** begin COLLECTED DATA **

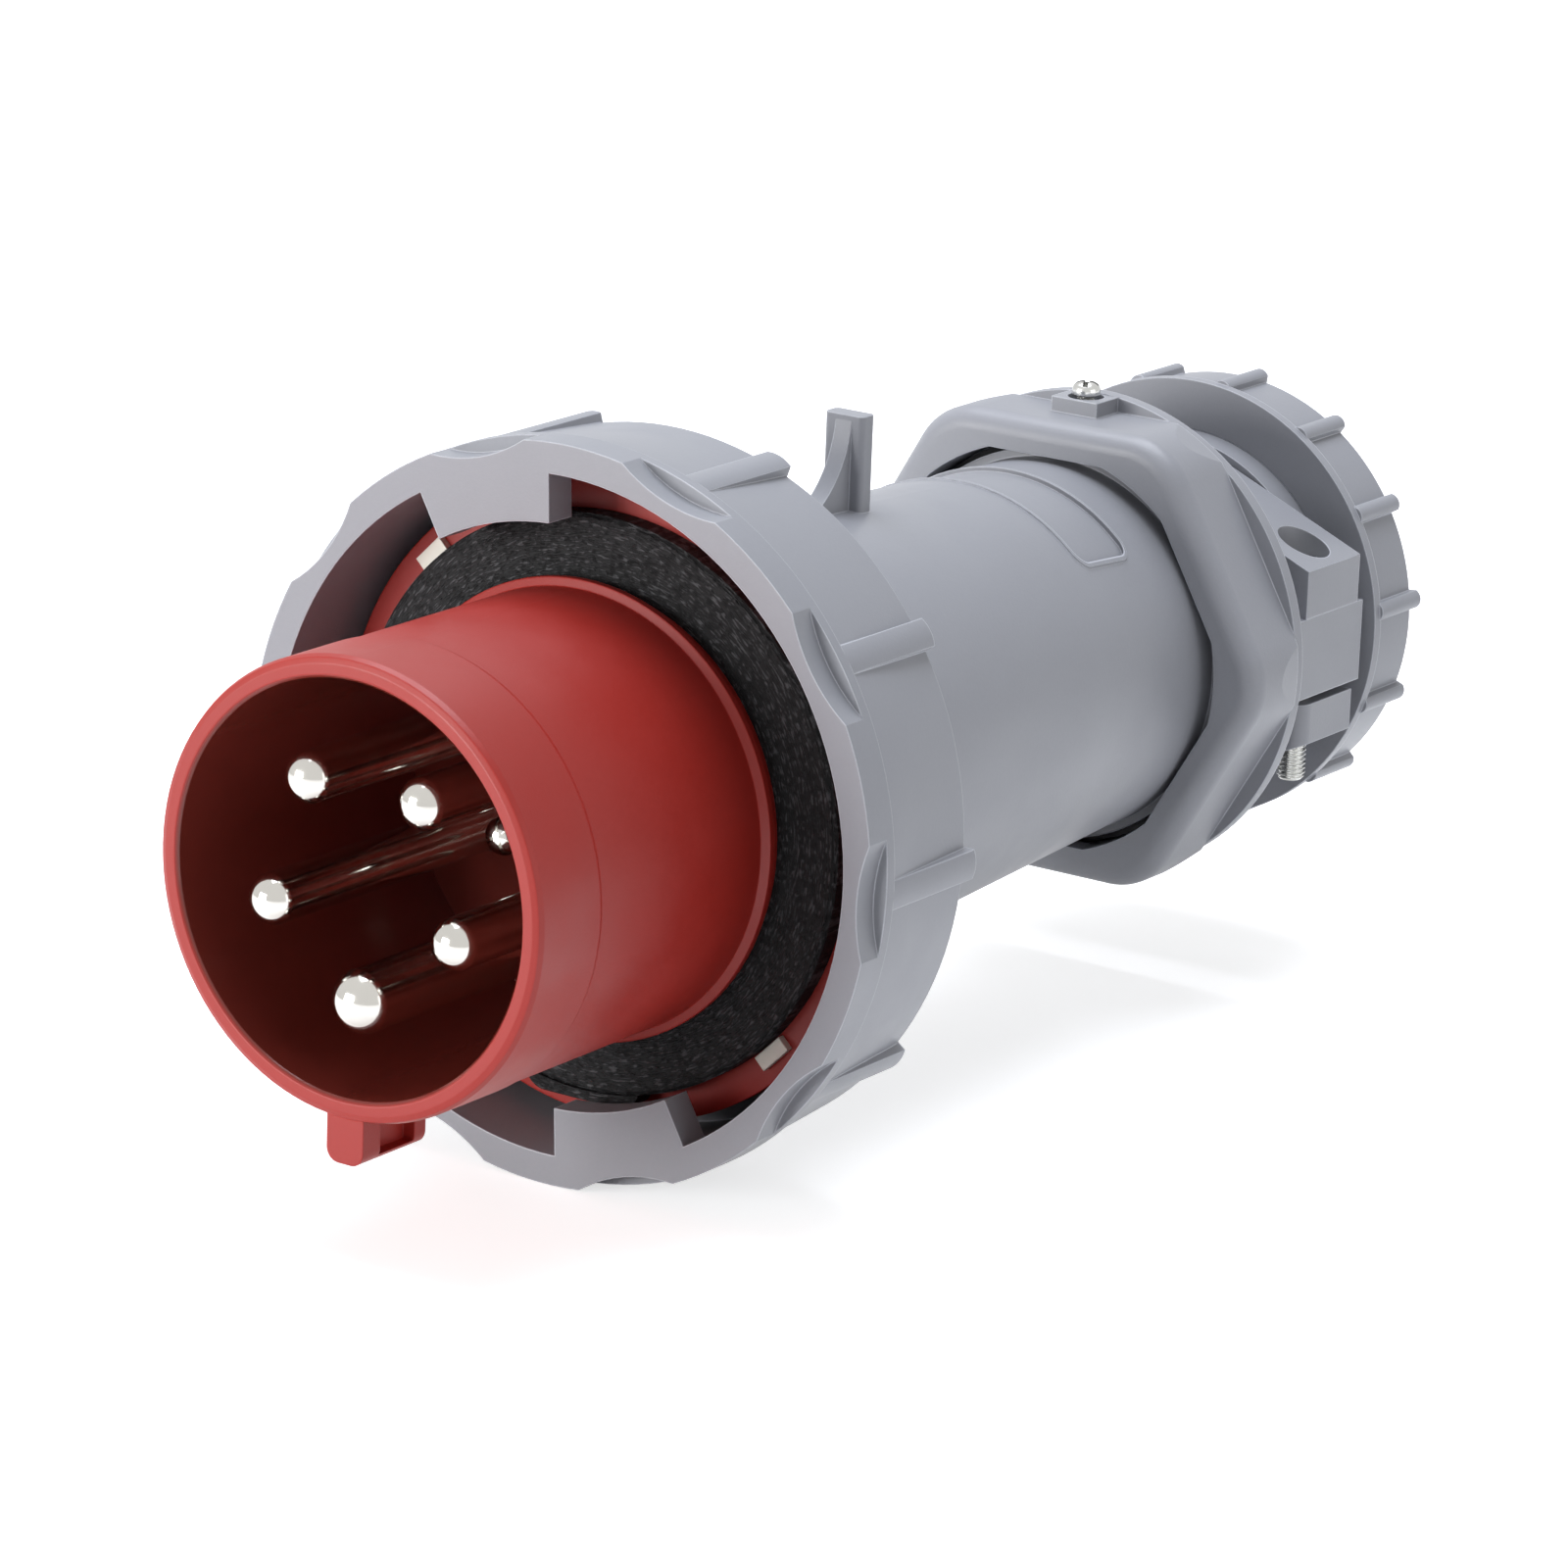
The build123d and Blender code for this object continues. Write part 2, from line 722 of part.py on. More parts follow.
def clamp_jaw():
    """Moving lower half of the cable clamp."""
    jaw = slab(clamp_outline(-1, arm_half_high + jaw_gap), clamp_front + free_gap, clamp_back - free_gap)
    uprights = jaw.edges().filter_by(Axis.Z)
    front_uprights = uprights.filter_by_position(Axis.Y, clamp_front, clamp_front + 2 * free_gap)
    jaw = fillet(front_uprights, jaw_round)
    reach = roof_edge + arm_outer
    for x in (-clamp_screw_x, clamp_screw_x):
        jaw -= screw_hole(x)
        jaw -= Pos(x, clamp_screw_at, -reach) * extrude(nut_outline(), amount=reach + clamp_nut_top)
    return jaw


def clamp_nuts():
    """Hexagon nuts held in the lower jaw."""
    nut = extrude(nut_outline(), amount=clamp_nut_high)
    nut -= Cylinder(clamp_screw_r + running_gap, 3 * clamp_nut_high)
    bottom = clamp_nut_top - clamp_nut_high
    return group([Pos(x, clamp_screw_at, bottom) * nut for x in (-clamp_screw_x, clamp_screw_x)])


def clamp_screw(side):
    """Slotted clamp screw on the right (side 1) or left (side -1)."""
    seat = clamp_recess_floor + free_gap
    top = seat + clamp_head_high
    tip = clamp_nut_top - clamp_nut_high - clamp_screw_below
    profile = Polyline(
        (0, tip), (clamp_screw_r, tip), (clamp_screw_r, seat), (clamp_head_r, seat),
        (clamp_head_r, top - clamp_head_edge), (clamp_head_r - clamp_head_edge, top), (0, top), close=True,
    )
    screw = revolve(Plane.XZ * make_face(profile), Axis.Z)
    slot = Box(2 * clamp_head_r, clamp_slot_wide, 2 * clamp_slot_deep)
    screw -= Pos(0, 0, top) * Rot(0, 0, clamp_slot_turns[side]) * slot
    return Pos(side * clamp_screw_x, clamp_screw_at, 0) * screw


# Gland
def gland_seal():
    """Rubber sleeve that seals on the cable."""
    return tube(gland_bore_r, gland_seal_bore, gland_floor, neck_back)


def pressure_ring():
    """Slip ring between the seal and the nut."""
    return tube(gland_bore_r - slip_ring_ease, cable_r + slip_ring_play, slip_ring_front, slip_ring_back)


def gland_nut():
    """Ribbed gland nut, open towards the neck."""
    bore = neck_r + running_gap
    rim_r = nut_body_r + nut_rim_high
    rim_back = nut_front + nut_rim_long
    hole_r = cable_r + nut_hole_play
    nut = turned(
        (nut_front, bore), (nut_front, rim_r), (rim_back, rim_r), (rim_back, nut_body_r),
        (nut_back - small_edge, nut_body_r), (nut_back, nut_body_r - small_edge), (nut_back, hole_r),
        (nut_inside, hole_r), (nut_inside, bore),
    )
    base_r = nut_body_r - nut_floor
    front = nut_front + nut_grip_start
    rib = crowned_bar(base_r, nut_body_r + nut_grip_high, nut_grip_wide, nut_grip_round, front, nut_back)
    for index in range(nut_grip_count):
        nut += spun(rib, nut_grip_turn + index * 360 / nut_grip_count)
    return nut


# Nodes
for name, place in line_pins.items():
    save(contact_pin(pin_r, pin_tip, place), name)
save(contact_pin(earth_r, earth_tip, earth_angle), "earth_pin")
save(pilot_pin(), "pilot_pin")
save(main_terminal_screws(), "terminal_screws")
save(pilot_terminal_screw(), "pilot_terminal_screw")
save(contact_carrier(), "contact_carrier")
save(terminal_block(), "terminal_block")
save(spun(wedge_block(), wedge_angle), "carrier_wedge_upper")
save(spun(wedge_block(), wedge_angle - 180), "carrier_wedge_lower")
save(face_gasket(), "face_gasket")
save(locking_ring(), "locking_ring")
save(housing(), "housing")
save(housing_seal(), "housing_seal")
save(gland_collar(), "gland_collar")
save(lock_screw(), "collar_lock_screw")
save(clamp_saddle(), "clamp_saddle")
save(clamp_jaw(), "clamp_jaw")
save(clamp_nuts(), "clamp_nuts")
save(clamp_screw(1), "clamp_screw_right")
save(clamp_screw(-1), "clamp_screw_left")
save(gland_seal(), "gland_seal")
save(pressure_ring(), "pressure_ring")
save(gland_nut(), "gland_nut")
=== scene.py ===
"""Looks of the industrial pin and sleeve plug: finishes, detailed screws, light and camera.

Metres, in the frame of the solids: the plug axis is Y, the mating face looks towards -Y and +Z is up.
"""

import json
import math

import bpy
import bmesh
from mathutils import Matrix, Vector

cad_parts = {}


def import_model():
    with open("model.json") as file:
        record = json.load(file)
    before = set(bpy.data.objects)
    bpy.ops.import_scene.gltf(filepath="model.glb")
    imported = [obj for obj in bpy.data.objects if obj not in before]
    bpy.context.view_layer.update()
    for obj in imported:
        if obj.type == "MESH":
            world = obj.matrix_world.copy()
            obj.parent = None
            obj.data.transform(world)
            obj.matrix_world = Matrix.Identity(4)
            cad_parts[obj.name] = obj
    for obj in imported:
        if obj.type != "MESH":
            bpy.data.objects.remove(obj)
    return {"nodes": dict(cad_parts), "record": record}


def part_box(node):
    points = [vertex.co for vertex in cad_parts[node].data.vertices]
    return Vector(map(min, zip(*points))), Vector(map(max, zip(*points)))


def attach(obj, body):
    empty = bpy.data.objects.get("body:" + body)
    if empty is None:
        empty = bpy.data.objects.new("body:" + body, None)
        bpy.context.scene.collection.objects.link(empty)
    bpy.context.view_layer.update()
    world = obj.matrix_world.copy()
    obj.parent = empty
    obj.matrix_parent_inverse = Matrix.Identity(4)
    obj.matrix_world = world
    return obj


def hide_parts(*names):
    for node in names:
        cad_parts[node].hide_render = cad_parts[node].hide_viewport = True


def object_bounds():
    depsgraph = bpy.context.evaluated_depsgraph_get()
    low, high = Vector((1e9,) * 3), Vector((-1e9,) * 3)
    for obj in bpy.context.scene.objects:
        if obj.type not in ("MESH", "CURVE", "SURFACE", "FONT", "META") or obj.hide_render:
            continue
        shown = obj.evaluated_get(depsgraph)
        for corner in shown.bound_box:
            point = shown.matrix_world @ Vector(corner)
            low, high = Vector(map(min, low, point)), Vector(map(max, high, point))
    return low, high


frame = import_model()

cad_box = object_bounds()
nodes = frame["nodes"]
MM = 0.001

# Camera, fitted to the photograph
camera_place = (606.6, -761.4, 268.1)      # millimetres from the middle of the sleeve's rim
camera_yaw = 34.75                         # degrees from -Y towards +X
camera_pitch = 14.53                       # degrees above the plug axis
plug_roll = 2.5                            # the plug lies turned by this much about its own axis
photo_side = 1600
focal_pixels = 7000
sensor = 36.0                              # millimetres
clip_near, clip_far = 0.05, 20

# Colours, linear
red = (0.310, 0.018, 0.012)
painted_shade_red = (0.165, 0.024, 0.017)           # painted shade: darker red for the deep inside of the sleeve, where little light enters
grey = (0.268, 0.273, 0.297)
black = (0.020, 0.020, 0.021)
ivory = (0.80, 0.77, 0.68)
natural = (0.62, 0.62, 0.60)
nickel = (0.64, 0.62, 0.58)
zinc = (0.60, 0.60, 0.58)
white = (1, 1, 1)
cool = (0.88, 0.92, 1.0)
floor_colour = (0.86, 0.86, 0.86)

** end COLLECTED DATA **

→ **GOAL**:
Print the listing above from its first line through the line with "gland_seal_bore, gland_floor, neck_back)", and stop there.

→ **ANSWER TO THIS EXERCISE**:
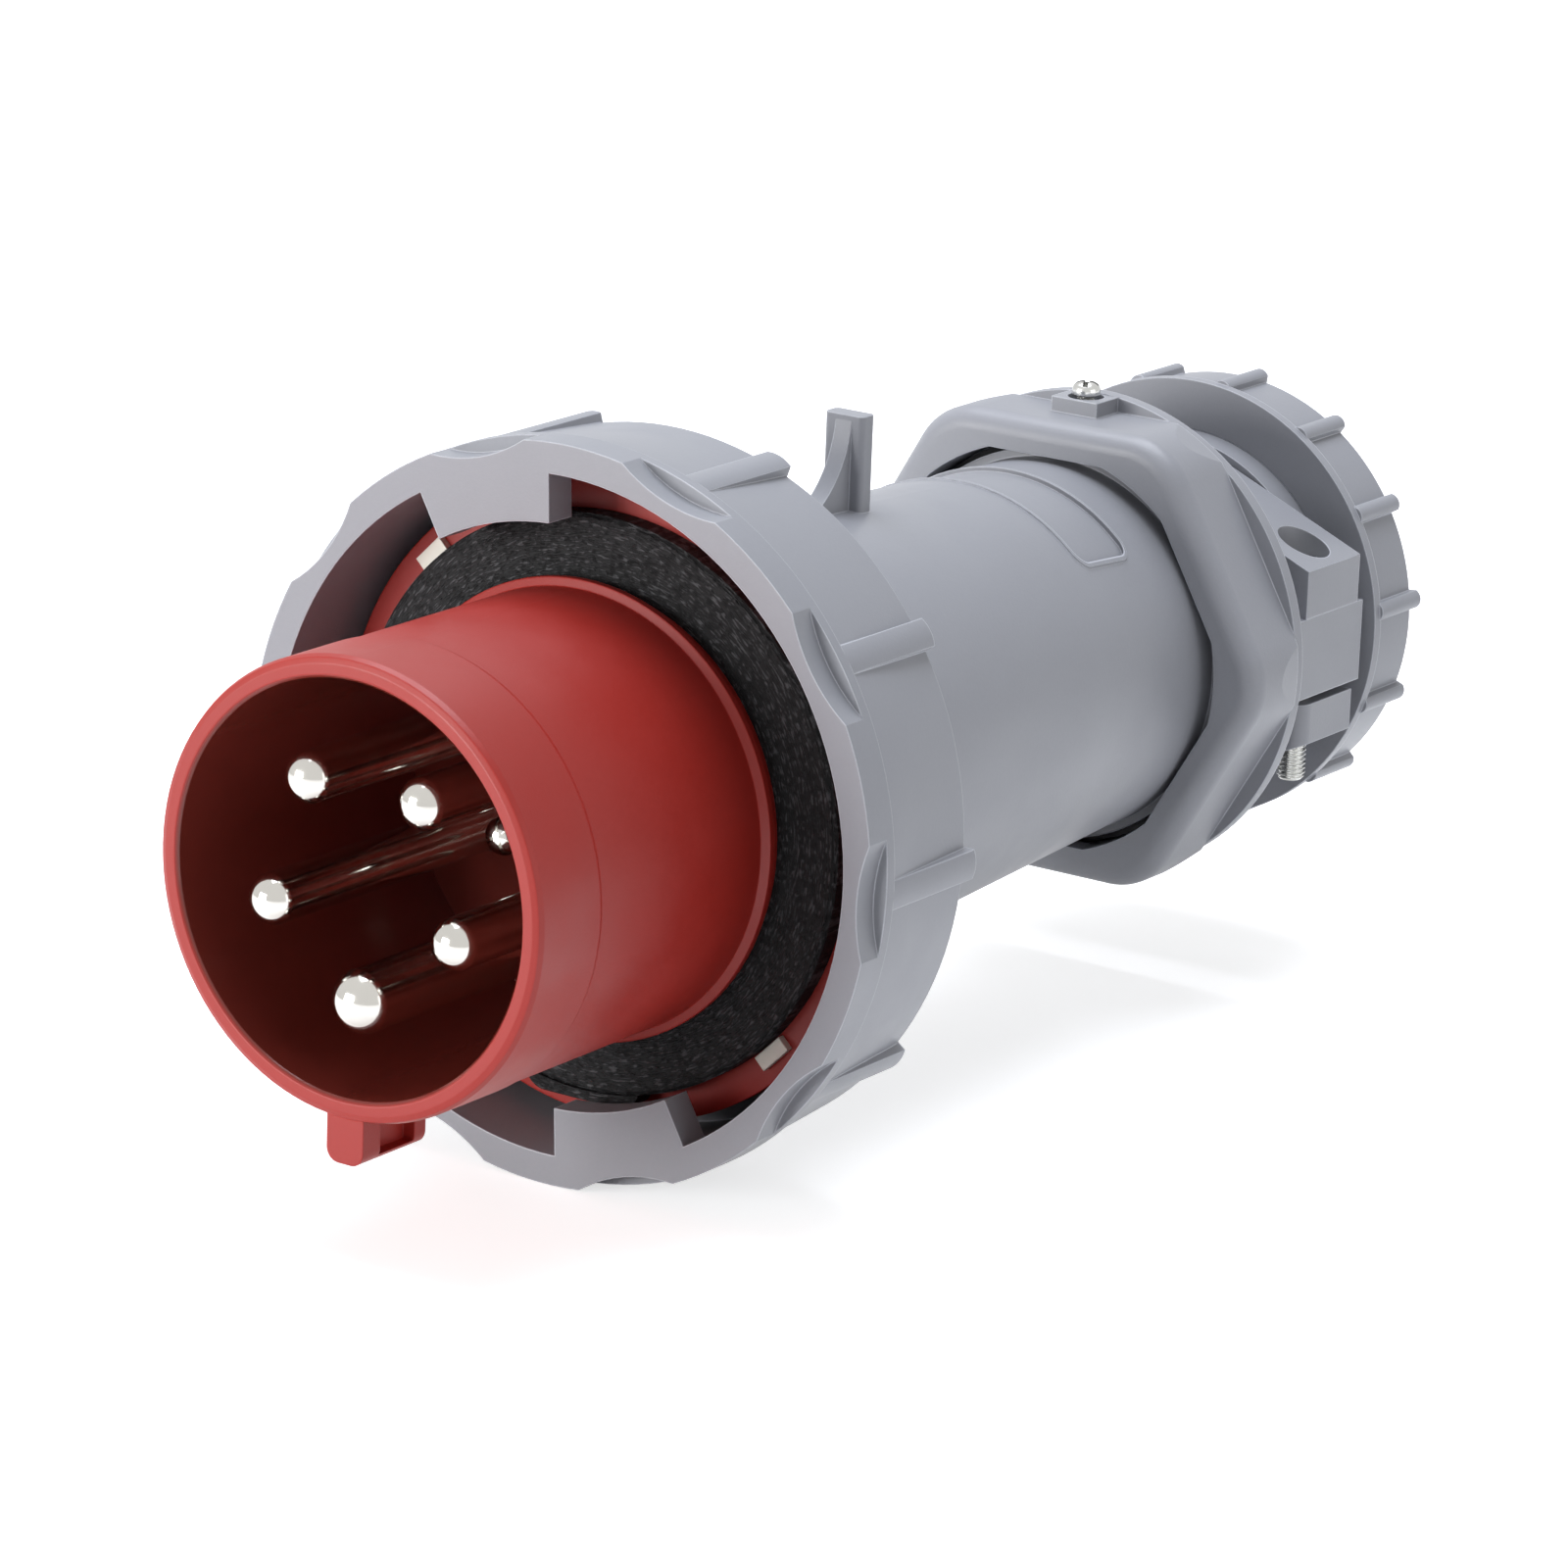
The build123d and Blender code for this object continues. Write part 2, from line 722 of part.py on. More parts follow.
def clamp_jaw():
    """Moving lower half of the cable clamp."""
    jaw = slab(clamp_outline(-1, arm_half_high + jaw_gap), clamp_front + free_gap, clamp_back - free_gap)
    uprights = jaw.edges().filter_by(Axis.Z)
    front_uprights = uprights.filter_by_position(Axis.Y, clamp_front, clamp_front + 2 * free_gap)
    jaw = fillet(front_uprights, jaw_round)
    reach = roof_edge + arm_outer
    for x in (-clamp_screw_x, clamp_screw_x):
        jaw -= screw_hole(x)
        jaw -= Pos(x, clamp_screw_at, -reach) * extrude(nut_outline(), amount=reach + clamp_nut_top)
    return jaw


def clamp_nuts():
    """Hexagon nuts held in the lower jaw."""
    nut = extrude(nut_outline(), amount=clamp_nut_high)
    nut -= Cylinder(clamp_screw_r + running_gap, 3 * clamp_nut_high)
    bottom = clamp_nut_top - clamp_nut_high
    return group([Pos(x, clamp_screw_at, bottom) * nut for x in (-clamp_screw_x, clamp_screw_x)])


def clamp_screw(side):
    """Slotted clamp screw on the right (side 1) or left (side -1)."""
    seat = clamp_recess_floor + free_gap
    top = seat + clamp_head_high
    tip = clamp_nut_top - clamp_nut_high - clamp_screw_below
    profile = Polyline(
        (0, tip), (clamp_screw_r, tip), (clamp_screw_r, seat), (clamp_head_r, seat),
        (clamp_head_r, top - clamp_head_edge), (clamp_head_r - clamp_head_edge, top), (0, top), close=True,
    )
    screw = revolve(Plane.XZ * make_face(profile), Axis.Z)
    slot = Box(2 * clamp_head_r, clamp_slot_wide, 2 * clamp_slot_deep)
    screw -= Pos(0, 0, top) * Rot(0, 0, clamp_slot_turns[side]) * slot
    return Pos(side * clamp_screw_x, clamp_screw_at, 0) * screw


# Gland
def gland_seal():
    """Rubber sleeve that seals on the cable."""
    return tube(gland_bore_r, gland_seal_bore, gland_floor, neck_back)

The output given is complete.